Badami machchi tikka

I am still in the Kebab mode and while I have tasted some of the best kebabs in the last couple of weeks in Turkey, I love our Kebabs too. And I have a soft spot for Fish Tikka. Now I have this marginally irksome habit trying to give my twist to anything and everything. Some of them have been disasters. Some, I am proud of. So, about my fish Tikka, every time I make it at home I make a different version, I add something more, take something out. And over time I have developed my Badami Fish Tikka. Now this isn’t culinary ingenuity, but this dish is a winner. The cashew nut paste I add to the marinade gives the Tikka a whole new dimension. And a little Kasuri Methi does wonders to the flavour.
Here’s the recipe. A must try this winter…

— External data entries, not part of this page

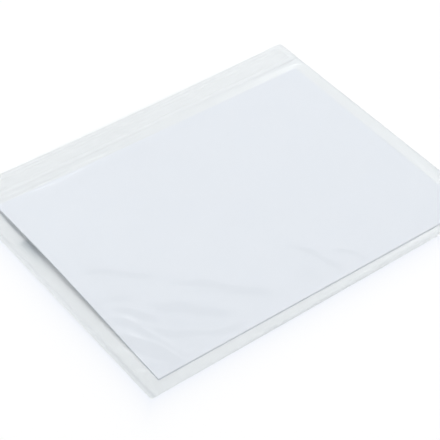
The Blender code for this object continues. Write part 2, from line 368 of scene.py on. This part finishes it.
# Each vertex also keeps its distance along and across the unfolded web, for the film's lines
along = 0.0
for i, (y, rise, part) in enumerate(web):
    rows_y = np.full_like(film_columns, y)
    if part == "front panel":
        height = front_panel_height(film_columns, rows_y)
    else:
        height = rise + bag_lift(film_columns, rows_y)
    set_line(film_lines[i], film_columns, rows_y, height)
    if i:
        last_y, last_rise = web[i - 1][:2]
        along += abs(y - last_y)
        if part in ("flap fold", "front fold"):
            along += abs(rise - last_rise)
    for vertex, x in zip(film_lines[i], film_columns):
        vertex[along_layer] = along
        vertex[across_layer] = x - BAG_LEFT

# The side welds close the gap between the panels from the front fold to the mouth
parts = [part for y, rise, part in web]
front_start = parts.index("front panel")
back_end = front_start - len(fold_turns) - 1
for column in (0, len(film_columns) - 1):
    side = [line[column] for line in film_lines]
    edges = [film.edges.get((side[i], side[i + 1])) for i in range(len(side) - 1)]
    welded = edges[back_end - len(panel_rows) + 1 : back_end] + edges[front_start:]
    bmesh.ops.bridge_loops(film, edges=welded)
    rung = film.edges.get((side[back_end], side[front_start]))
    cap = edges[back_end:front_start] + [rung]
    bmesh.ops.holes_fill(film, edges=cap, sides=len(cap))

# The flap's outer face looks up. The part of the back panel that lies flat on the table needs no
# divisions.
ON_THE_TABLE = 1e-7
bmesh.ops.recalc_face_normals(film, faces=film.faces)
film.faces.ensure_lookup_table()
flap_vertex = film_lines[len(flap_rows) // 2][len(film_columns) // 2]
if flap_vertex.link_faces[0].normal.z < 0:
    bmesh.ops.reverse_faces(film, faces=film.faces)
resting = []
for face in film.faces:
    if all(abs(corner.co.z) < ON_THE_TABLE for corner in face.verts):
        resting.append(face)
bmesh.ops.dissolve_faces(film, faces=resting)
SHARP_FROM = radians(45)


def finished_piece(name, mesh_data, finish, thickness):
    """Makes a piece of sheet from its outer face, with its real thickness behind that face."""
    bmesh.ops.solidify(mesh_data, geom=mesh_data.faces[:], thickness=thickness)
    mesh = bpy.data.meshes.new(name)
    mesh_data.to_mesh(mesh)
    mesh_data.free()
    mesh.materials.append(finish)
    mesh.shade_smooth()
    mesh.set_sharp_from_angle(angle=SHARP_FROM)
    piece = bpy.data.objects.new(name, mesh)
    bpy.context.scene.collection.objects.link(piece)
    return piece


def node(tree, kind, inputs=None, **settings):
    """Adds a node. Each input gets a plain value, or the output that feeds it."""
    new = tree.nodes.new("ShaderNode" + kind)
    for name, value in settings.items():
        setattr(new, name, value)
    for name, value in (inputs or {}).items():
        if isinstance(value, bpy.types.NodeSocket):
            tree.links.new(value, new.inputs[name])
        else:
            new.inputs[name].default_value = value
    return new


def worked(tree, operation, first, second=0.0):
    """The result of one sum."""
    return node(tree, "Math", {0: first, 1: second}, operation=operation).outputs[0]


def new_finish(name):
    """A material with its Principled shader, empty of everything else."""
    finish = bpy.data.materials.new(name)
    finish.use_nodes = True
    return finish, finish.node_tree, finish.node_tree.nodes["Principled BSDF"]


# A soft line at one distance along a surface, for the film's cut edges, folds and welds
soft_line = bpy.data.node_groups.new("soft_line", "ShaderNodeTree")
soft_line.interface.new_socket("Distance", in_out="INPUT", socket_type="NodeSocketFloat")
soft_line.interface.new_socket("Place", in_out="INPUT", socket_type="NodeSocketFloat")
soft_line.interface.new_socket("Half Width", in_out="INPUT", socket_type="NodeSocketFloat")
soft_line.interface.new_socket("Mask", in_out="OUTPUT", socket_type="NodeSocketFloat")
line_in = soft_line.nodes.new("NodeGroupInput")
line_out = soft_line.nodes.new("NodeGroupOutput")
off_line = worked(soft_line, "SUBTRACT", line_in.outputs["Distance"], line_in.outputs["Place"])
off_line = worked(soft_line, "DIVIDE", off_line, line_in.outputs["Half Width"])
fading = worked(soft_line, "MULTIPLY", worked(soft_line, "MULTIPLY", off_line, off_line), -1.0)
soft_line.links.new(worked(soft_line, "EXPONENT", fading), line_out.inputs["Mask"])

# Uneven haze and fine ripple, which rolled film and paper both have at their own sizes. The
# height keeps mostly between RIPPLE_LOW and RIPPLE_HIGH.
RIPPLE_LOW = 0.3
RIPPLE_HIGH = 0.7
RIPPLE_DISTORTION = 0.6
ripple = bpy.data.node_groups.new("ripple", "ShaderNodeTree")
ripple.interface.new_socket("Size", in_out="INPUT", socket_type="NodeSocketFloat")
ripple.interface.new_socket("Detail", in_out="INPUT", socket_type="NodeSocketFloat")
ripple.interface.new_socket("Height", in_out="OUTPUT", socket_type="NodeSocketFloat")
ripple_in = ripple.nodes.new("NodeGroupInput")
ripple_out = ripple.nodes.new("NodeGroupOutput")
ripple_place = node(ripple, "TexCoord").outputs["Object"]
ripple_scale = worked(ripple, "DIVIDE", 1.0, ripple_in.outputs["Size"])
ripple_noise = node(ripple, "TexNoise", {
    "Vector": ripple_place,
    "Scale": ripple_scale,
    "Detail": ripple_in.outputs["Detail"],
    "Distortion": RIPPLE_DISTORTION,
})
ripple.links.new(ripple_noise.outputs["Fac"], ripple_out.inputs["Height"])


def group(tree, kind, **inputs):
    """Places a node group with its own values."""
    new = tree.nodes.new("ShaderNodeGroup")
    new.node_tree = kind
    for name, value in inputs.items():
        socket = new.inputs[name.replace("_", " ")]
        if isinstance(value, bpy.types.NodeSocket):
            tree.links.new(value, socket)
        else:
            socket.default_value = value
    return new.outputs[0]


def mixed(tree, share, first, second):
    """A colour between two others, which the Mix node takes in sockets 6 and 7."""
    return node(tree, "Mix", {0: share, 6: first, 7: second}, data_type="RGBA").outputs[2]


def ranged(tree, value, low, high, to_low, to_high):
    """A value carried from one range to another and held inside it."""
    inputs = {0: value, 1: low, 2: high, 3: to_low, 4: to_high}
    return node(tree, "MapRange", inputs).outputs[0]


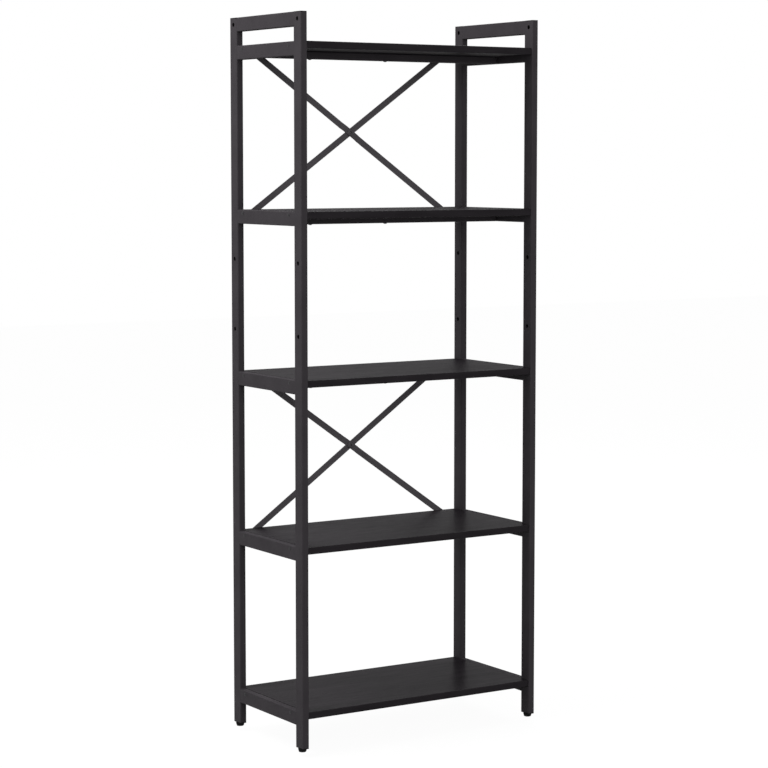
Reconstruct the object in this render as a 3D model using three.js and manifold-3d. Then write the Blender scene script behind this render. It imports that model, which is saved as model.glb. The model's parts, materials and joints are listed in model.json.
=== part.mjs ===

Bekti fillet cut in  cubes - 500 gms
Grated Ginger - 3 tbsp 
Garlic paste - 2tbsp
Cashew nut paste- 3 tbsp
Green chili paste - 1 tbsp
Chaat Masala - 1 tsp  + for sprinkling at the end
Garam Masala - 1/2 tsp
Kashmiri Chili powder - 11/2 tbsp 
Kasuri methi- 1 tbsp 
Salt to taste
Oil - 5-6 tbsp 
Lemon wedges 


  • For a good 45 minutes keep the fish immersed in a large bowl of salted water which has a few lemon wedges tossed in.
  • Take the fish out and keep in a bowl, make sure there isn’t any excess water in the bowl.
  • Now mix together the grated ginger, garlic paste, cashew nut paste, chaat masala, Kashmiri red chili powder, green chili paste, kasuri methi and garam masala.
  • Add 4-5 tablespoons of oil into the marinade and combine well. Add the marinade to the fish and make sure the fillets are well coated in the marinade. Keep aside for about 1 hour.
  • In a preheated oven, grill the fish pieces for 25-minutes at 160 degree centigrade or till fish is done, the juices dry. Or if you have a charcoal grill, go for it. 
  • Serve piping hot with lemon wedges, a sprinkle of chaat masala and some onion salad. It can't get better on a wintry evening, with a glass of wine perhaps. 

Tuesday, 19 November 2013

Turkish touch: Sumac flavoured chicken

          The myriad hues of shimmering Turkish lamps, the sheen of silk, the intricate embroideries on satin spreads, antique kilims and rare carpets, turquoise and gold, the heady whiff of Turkish coffee, pleading invitations of shopkeepers, the joy of striking a bargain, the excitement, the epiphanies – the Grand Bazaar is like a bewitched maze in a fairytale land. Easy to get lost, only you will be more than willing to lose yourself. I had reserved an entire day for the Grand Bazaar, the last day of my holiday, and I am glad I did. But the one thing that was on my mind all the while were the peaks and mounds and shelves-full of spices – paprika, Iranian saffron, cinnamon, mixed spices and my favourite Sumac. And that's where my heart was all the while as I browsed through souvenirs and ceramics and shoes and bags.
          I checked out quite a few spice shops and finally decided that the best sumac was available at the second shop I had tried. The next half an hour or so was spent in finding it out. Quite an ordeal figuring out when you have 4000 shops to navigate through. But I did and had my sumac wrapped and yes I bargained and did strike a deal. Trust me I have a way with words. And no I am not exactly known for modesty. But the way, talking about this particular charmer of a shopkeeper. If you thought the Italians were the flirts, visit Turkey. And they do not even discriminate.
          So, I had my sumac safe in my bag. Coming to what sumac is, it is a tangy, lemony spice, a deep red powder that smells heavenly, used in Middle Eastern cooking.  It basically comes from sumac berries which are dried and ground. And it is delicious. Commonly, it is used in salads and even sprinkled on dips. It’s used in meat too. And ever since I had put that plastic wrapped spicy goodness in my bag, I have been itching to cook with it.
          And I did. Now, I am probably expected to share traditional Turkish recipes which I have come back with. But come on you can get them on other sites, so before I share the ones I got back from the trip, I planned to share my very own recipe with a Turkish twist. I have used flavours essentially Turkish and I think You will love it.


Chicken (boneless) –   I kg
Garlic paste: 2 tbsp
Grated ginger – 4 tbsp
Chopped parsley – ½ cup  
Sumac – 2 tbsp
Red chili powder – 1tbsp 
Cumin powder – 1 tbsp
Cinnamon powder – ¾ tsp
Salt to taste
Oil – ¼ cup


Marinade the chicken pieces with grated ginger, garlic paste, sumac, red chili powder, cumin powder, cinnamon powder, parsley and salt. Keep for 2 hours.  
Heat oil and add the chicken pieces. On high heat sear the chicken pieces laced with the marinade. Remove and transfer into a baking tray.
Preheat oven at 200 degree centigrade.   Grill the chicken pieces for 30 minutes, turning over the pieces once mid way.
Once done, line the chicken pieces on a tray and pour the juices over.